>> Start ENTRIES SHOWN

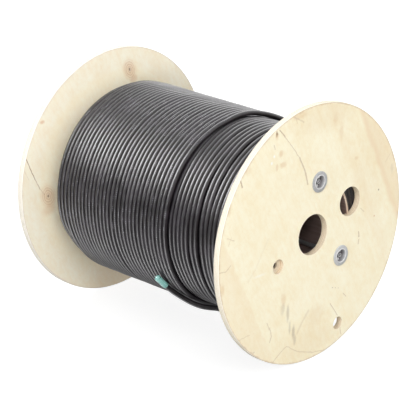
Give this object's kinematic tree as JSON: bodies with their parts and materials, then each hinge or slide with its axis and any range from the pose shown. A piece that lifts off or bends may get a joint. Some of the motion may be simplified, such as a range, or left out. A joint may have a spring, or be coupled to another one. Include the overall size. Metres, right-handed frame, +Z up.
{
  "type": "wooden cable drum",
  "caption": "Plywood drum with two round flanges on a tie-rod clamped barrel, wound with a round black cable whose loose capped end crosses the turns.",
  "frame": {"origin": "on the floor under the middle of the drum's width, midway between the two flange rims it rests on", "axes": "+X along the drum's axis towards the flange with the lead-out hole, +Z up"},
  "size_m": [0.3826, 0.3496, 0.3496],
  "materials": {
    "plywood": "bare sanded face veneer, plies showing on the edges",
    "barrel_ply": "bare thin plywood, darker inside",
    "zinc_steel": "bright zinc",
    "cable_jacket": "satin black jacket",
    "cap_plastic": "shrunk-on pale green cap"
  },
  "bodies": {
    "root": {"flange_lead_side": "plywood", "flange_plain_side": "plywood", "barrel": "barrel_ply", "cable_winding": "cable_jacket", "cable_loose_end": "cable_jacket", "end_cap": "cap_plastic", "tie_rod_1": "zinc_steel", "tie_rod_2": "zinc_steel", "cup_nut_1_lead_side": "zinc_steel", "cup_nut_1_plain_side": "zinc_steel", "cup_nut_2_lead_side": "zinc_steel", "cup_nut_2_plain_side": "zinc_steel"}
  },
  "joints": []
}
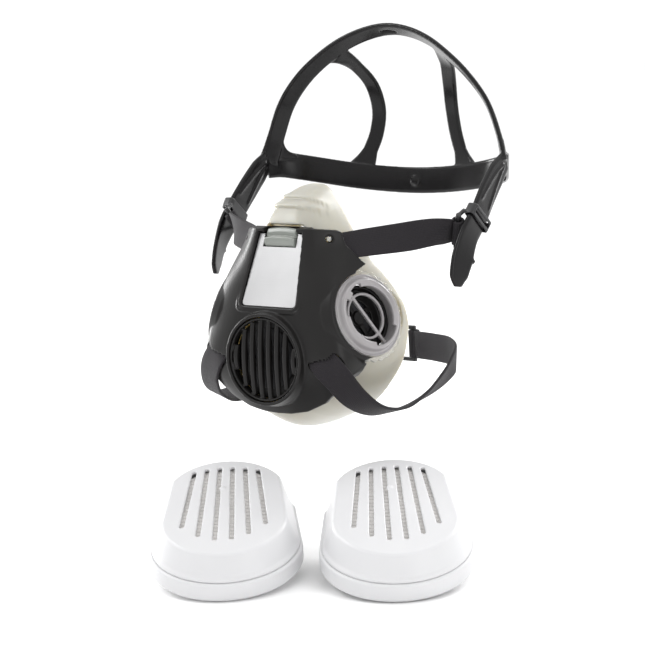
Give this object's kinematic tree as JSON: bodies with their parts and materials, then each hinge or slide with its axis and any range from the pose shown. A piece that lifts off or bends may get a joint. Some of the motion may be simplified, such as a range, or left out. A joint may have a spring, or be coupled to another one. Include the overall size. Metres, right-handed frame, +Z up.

>> End ENTRIES SHOWN

EXERCISE DETAILS — Repeat each of the entries above precisely as given.

ANSWER TO THIS PROBLEM —
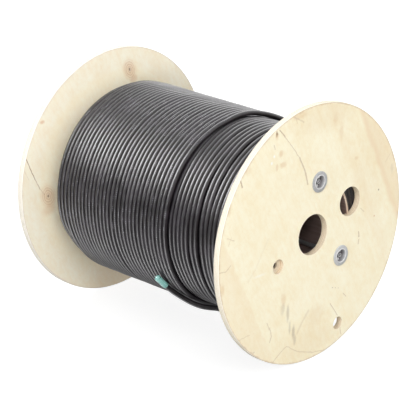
Give this object's kinematic tree as JSON: bodies with their parts and materials, then each hinge or slide with its axis and any range from the pose shown. A piece that lifts off or bends may get a joint. Some of the motion may be simplified, such as a range, or left out. A joint may have a spring, or be coupled to another one. Include the overall size. Metres, right-handed frame, +Z up.
{
  "type": "wooden cable drum",
  "caption": "Plywood drum with two round flanges on a tie-rod clamped barrel, wound with a round black cable whose loose capped end crosses the turns.",
  "frame": {"origin": "on the floor under the middle of the drum's width, midway between the two flange rims it rests on", "axes": "+X along the drum's axis towards the flange with the lead-out hole, +Z up"},
  "size_m": [0.3826, 0.3496, 0.3496],
  "materials": {
    "plywood": "bare sanded face veneer, plies showing on the edges",
    "barrel_ply": "bare thin plywood, darker inside",
    "zinc_steel": "bright zinc",
    "cable_jacket": "satin black jacket",
    "cap_plastic": "shrunk-on pale green cap"
  },
  "bodies": {
    "root": {"flange_lead_side": "plywood", "flange_plain_side": "plywood", "barrel": "barrel_ply", "cable_winding": "cable_jacket", "cable_loose_end": "cable_jacket", "end_cap": "cap_plastic", "tie_rod_1": "zinc_steel", "tie_rod_2": "zinc_steel", "cup_nut_1_lead_side": "zinc_steel", "cup_nut_1_plain_side": "zinc_steel", "cup_nut_2_lead_side": "zinc_steel", "cup_nut_2_plain_side": "zinc_steel"}
  },
  "joints": []
}
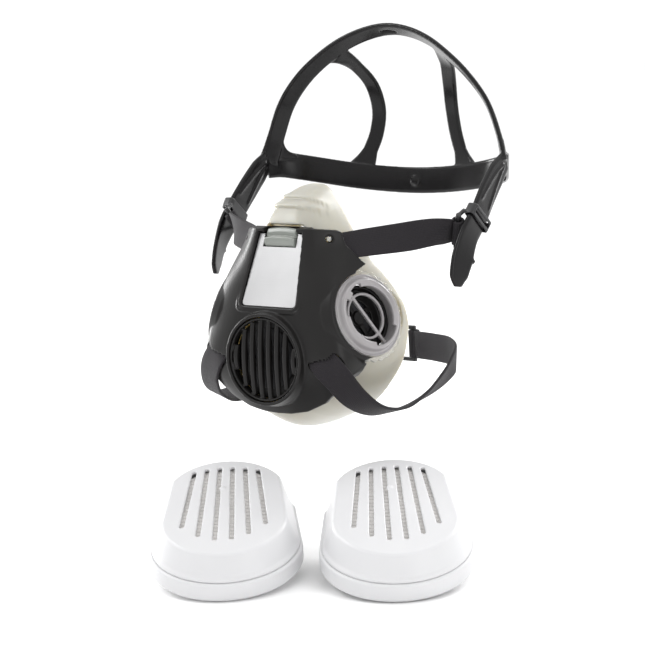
Give this object's kinematic tree as JSON: bodies with their parts and materials, then each hinge or slide with its axis and any range from the pose shown. A piece that lifts off or bends may get a joint. Some of the motion may be simplified, such as a range, or left out. A joint may have a spring, or be coupled to another one. Include the overall size. Metres, right-handed frame, +Z up.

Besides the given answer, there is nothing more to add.